Segundo um relatório publicado em 2013 pelo centro de pesquisa Transcrime, o que a Cosa Nostra com lucra suas atividades ilegais é hoje só a metade do arrecadado pela Camorra, a máfia napolitana. Nos últimos anos emergiram organizações novas e poderosas, como a Black Axe (machado negro) nigeriana. Em maio, 14 de seus membros foram sentenciados por associações mafiosas, entre outros, marcando a primeira vez que esse um tribunal italiano atribui esse tipo de crime a uma organização estrangeira.

Outro dos 11 negociantes que apresentaram queixas contra a gangue de Rubino, que prefere usar o pseudônimo Faysal, mantêm um supermercado, rua abaixo. "Eu costumava ter o mínimo dinheiro possível na caixa registradora. Agora eu posso levar o dinheiro no bolso, sem medo", comenta, sacando um maço de cédulas.

Enquanto muitas das lojas em volta da rua Maqueda pertencem a imigrantes estabelecidos na Itália anos atrás, algumas das vítimas são naturais de Palermo. Mas nenhuma delas tomou a iniciativa de denunciar os mafiosos.

"A iniciativa dos comerciantes estrangeiros foi também uma espécie de reprimenda aos muitos negociantes de Palermo que continuam a pagar, até hoje", comenta Marannano em seu escritório confiscado da máfia, no centro da cidade.

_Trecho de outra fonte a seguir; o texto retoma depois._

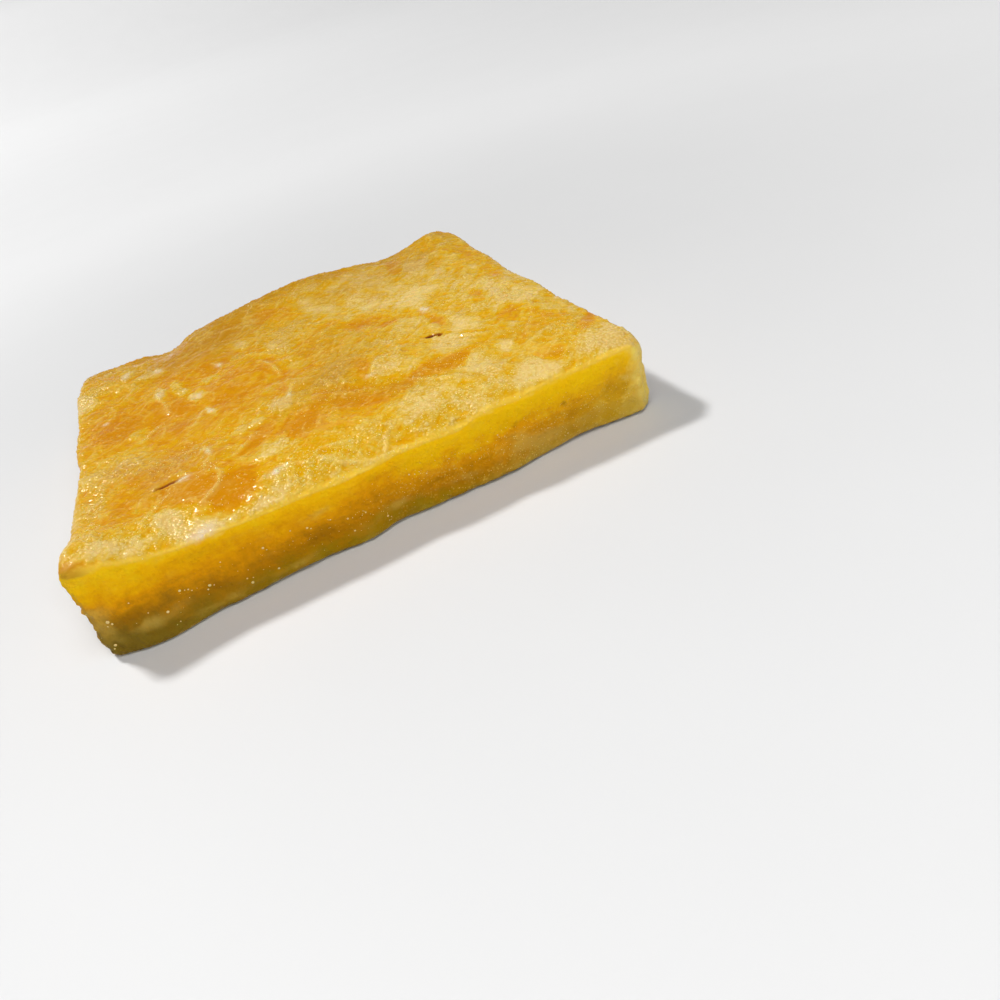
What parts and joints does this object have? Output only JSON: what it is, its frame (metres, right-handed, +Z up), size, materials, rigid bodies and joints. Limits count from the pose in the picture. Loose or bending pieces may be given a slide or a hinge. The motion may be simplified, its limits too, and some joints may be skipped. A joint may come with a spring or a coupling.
{
  "type": "mango jelly slab",
  "caption": "Square slab of sun-dried mango jelly with hand-cut sides and a wrinkled top, lying flat on its underside.",
  "frame": {"origin": "under the middle of the slab, on the surface that it lies on", "axes": "+Z up through the thickness, -Y out of the front cut side, +X towards the right-hand end of the front cut"},
  "size_m": [0.102, 0.1038, 0.0176],
  "materials": {
    "mango_jelly": "semi-gloss amber jelly with a pale dried film and fine grain"
  },
  "bodies": {
    "root": {"mango_jelly_slab": "mango_jelly"}
  },
  "joints": []
}
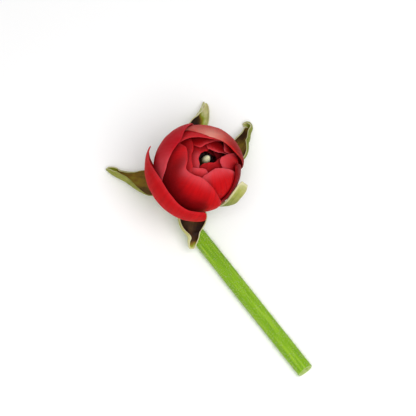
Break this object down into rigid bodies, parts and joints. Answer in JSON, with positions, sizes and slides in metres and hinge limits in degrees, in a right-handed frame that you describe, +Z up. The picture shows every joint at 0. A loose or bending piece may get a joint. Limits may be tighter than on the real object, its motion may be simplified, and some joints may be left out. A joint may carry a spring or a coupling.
{
  "type": "persian buttercup flower",
  "caption": "Picked Persian buttercup lying on its stem: half-open bloom of nested cupped red petals, dark centre, reflexed sepals.",
  "frame": {"origin": "on the surface that the flower lies on, under the middle of its bounding box", "axes": "+Z up from the surface, +Y towards the bloom's back sepal with the stem trailing towards -Y and +X, +X to the right of the picture"},
  "size_m": [0.0872, 0.1236, 0.0487],
  "materials": {
    "petal": "satin petal skin with fine lengthwise veins, paler towards the rim",
    "heart_petal": "satin petal skin, darker red",
    "stem": "matt juicy green skin with fine pale hairs",
    "sepal": "matt leaf skin, brown inside with pale green margins",
    "stamen": "matt near-black maroon",
    "carpel": "matt cream, finely knobbed"
  },
  "bodies": {
    "root": {"petal_outer_left": "petal", "petal_outer_upper_left": "petal", "petal_outer_back": "petal", "petal_front": "petal", "petal_outer_right": "petal", "petal_right": "petal", "petal_mid_back": "petal", "petal_back_right": "petal", "petal_mid_left": "petal", "petal_mid_front": "petal", "petal_mid_right": "petal", "petal_inner_back": "petal", "petal_inner_left": "petal", "petal_inner_front": "petal", "petal_inner_right": "petal", "petals_heart": "heart_petal", "stamens": "stamen", "carpel_head": "carpel", "stem": "stem", "sepal_left": "sepal", "sepal_back": "sepal", "sepal_back_right": "sepal", "sepal_right": "sepal", "sepal_front": "sepal"}
  },
  "joints": []
}
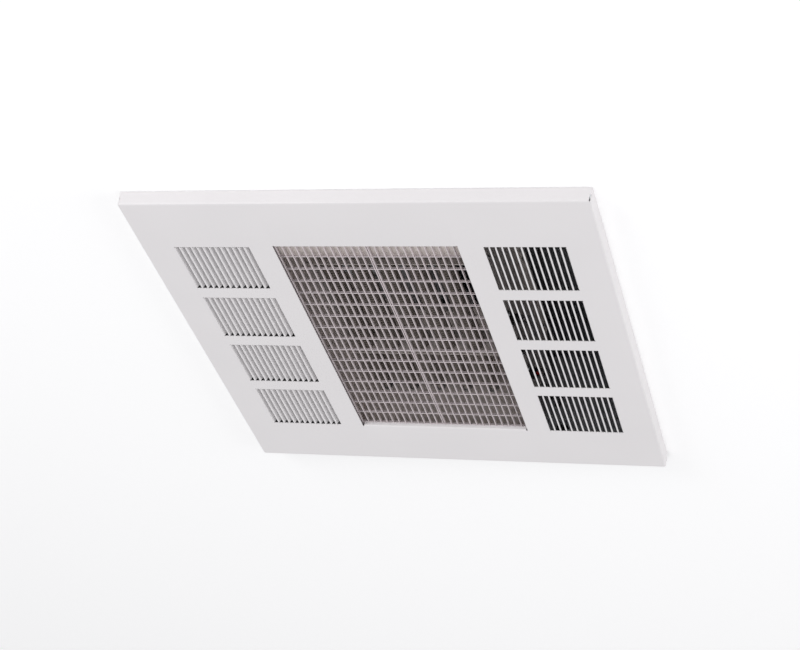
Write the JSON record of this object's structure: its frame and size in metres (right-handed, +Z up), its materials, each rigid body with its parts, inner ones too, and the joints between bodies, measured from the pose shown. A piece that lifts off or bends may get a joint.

A Addio  Pizzo tem ajudado 300 vítimas de extorsão na capital e localidades vizinhas. Um dos desafios enfrentados ao iniciar suas atividades em 2004 foi conseguir que os locais falassem sobre os abusos, quebrando o tabu. "Hoje vivemos num contexto em que é mais fácil denunciar. Mas os que fazem isso ainda são muito poucos, considerando quão abrangente o fenômeno é."

Além de prestar assistência a negociantes vítimas de extorsão determinados a procurar a polícia, a organização formou uma rede de cerca de mil proprietários de estabelecimentos que desafiam o sistema exibindo o adesivo com o logo da Addio  Pizzo. Ela visa desenvolver uma rede de "consumidores críticos", capazes de fazer escolhas bem informadas.

"A questão é criar uma rede de proteção, a fim de garantir que aqueles que denunciam não fiquem sós", explica Daniele Marannano. "A ação policial é importante, mas, até fazermos uma reviravolta cultural, o fenômeno está fadado a se regenerar ciclicamente. Enquanto houver um comerciante disposto a pagar, haverá alguém pronto e arrecadar."